2. Playoff percentages
If you want to know what was at stake in this game, all you need to do is go check out the various playoff scenario percentages on the website Five Thirty Eight. Heading into Thursday night, the Colts and Texans were virtual equals within the AFC playoff race, with nearly identical percentage chances of making the playoffs and/or winning the AFC South. Now, following Thursday's Texans victory, here is the swing:
ODDS OF MAKING PLAYOFFS: Texans 81 percent, Colts 36 percent
ODDS OF WINNING AFC SOUTH: Texans 70 percent, Colts 19 percent
It was basically a window of 45 to 50 percent opened between the two teams. Bottom line — the Texans have out themselves in a "control your own destiny" scenario, and the Colts need help.
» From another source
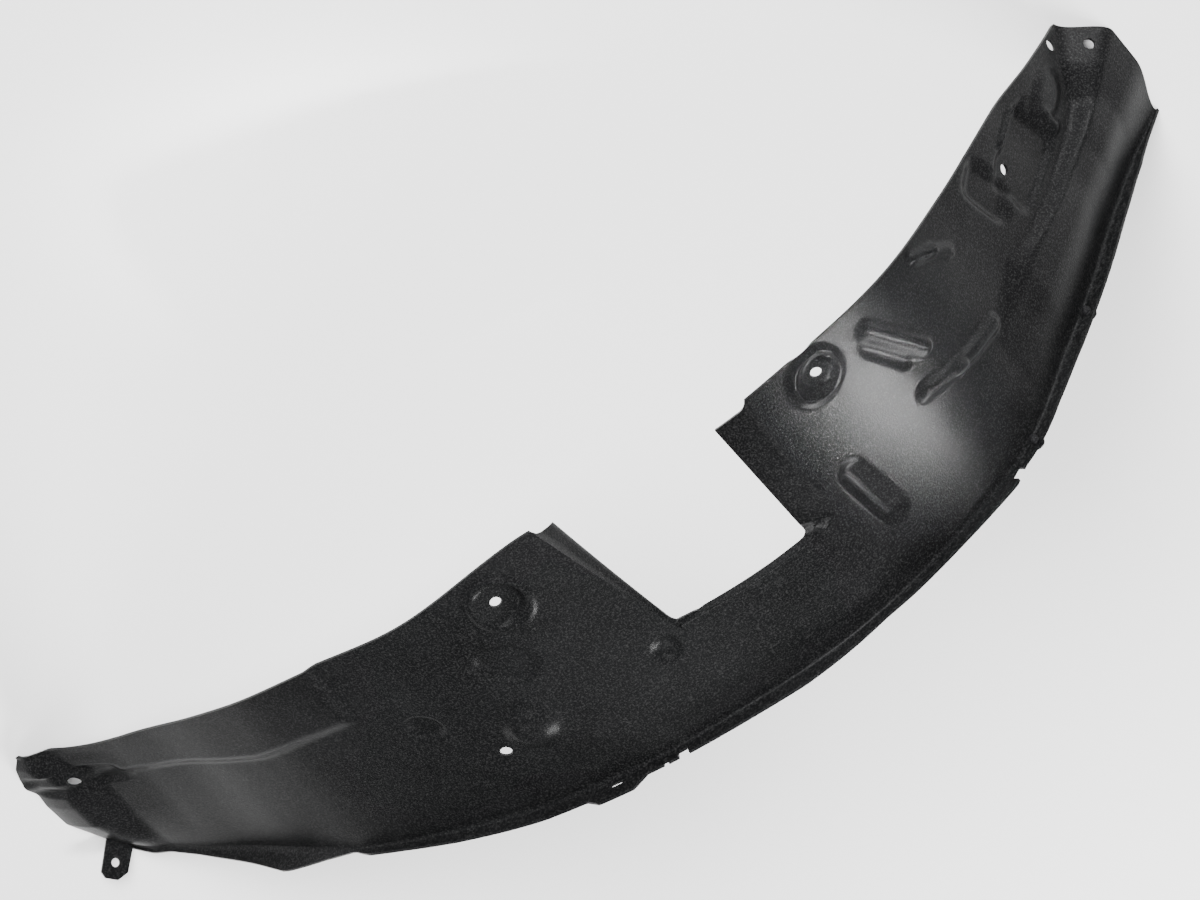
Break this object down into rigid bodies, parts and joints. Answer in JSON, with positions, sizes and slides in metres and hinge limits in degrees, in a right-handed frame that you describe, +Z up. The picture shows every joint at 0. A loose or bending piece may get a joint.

1. Will Fuller and his hamstring
Will Fuller's health, along with his impact on the team when healthy, are perpetual talking points with the Texans, but it really hits you squarely between the eyes when we see such a glaring example of it from opening kick to final gun in a game like Thursday night's. Not only did Fuller's presence open things back up for DeAndre Hopkins, as we discussed earlier, but it gave Deshaun Watson a target to which he could finally start slinging it down the field again. Fuller caught bombs of 44 and 51 yards in the third quarter, but it was his 11 yard catch on 3rd and four on the Texans' final possession to essentially close out the game that was his most important play of the evening. Because of Fuller's return, Watson was 4-4 throwing the ball 30 yards or more down the field, the first quarterback to have a perfect night slinging it deep that many times since they began tracking that stat in 2006. Welcome back, Will Fuller!
4. Texans first drives
Yeah, the Texans won the game, but the trend of horrific performance on opening drives held up, unfortunately. Here are the revised "First Drive Blues" numbers:
This needs to get corrected before the Patriots come to town next Sunday.
Houston Texans first drive blues update —— Sean Pendergast (@SeanTPendergast) November 22, 2019
11 opening drives
65 plays, 150 yards
And on and on it goes….
3. T.Y. Hilton
Hilton has spent the better part of his eight year NFL career decimating various cornerbacks in Texan uniforms. Coming into Thursday's game, he had played 15 regular season games against the Texans, tallying 1,519 yards and 10 touchdown catches. Essentially, when Hilton has played the Texans, he's performed at the level of a first team All Pro. Thursday night, he tried to gut it out on a strained calf, and may have wound up hurting his won team, as he was on a restricted snap count, and when he was in the game, he was either having trouble getting open or dropping passes down the field. Hilton finished with just three catches for 18 yards.
2. DeAndre Carter and 1. Keke Coutee
There are issues right now for each of these diminutive slot-type receivers. Carter continues to make mental and physical errors in the return game. Last night, on his first punt return opportunity, Carter called for a fair catch with a clear path for 10 to 15 yards right in front of him, and then on a subsequent punt return, he fumbled the football. Fortunately it was recovered by the Texans. Carter, I would imagine, is on notice, as his specific role is almost solely in the return game. As for Coutee, he's been in and out of O'Brien's doghouse all season long, at first because of injury, but lately because of mental and physical errors. In the loss to the Ravens, Coutee had an issue with drops and running the wrong routes. On Thursday night, he was a health scratch from the lineup. Not a great time for Coutee right now.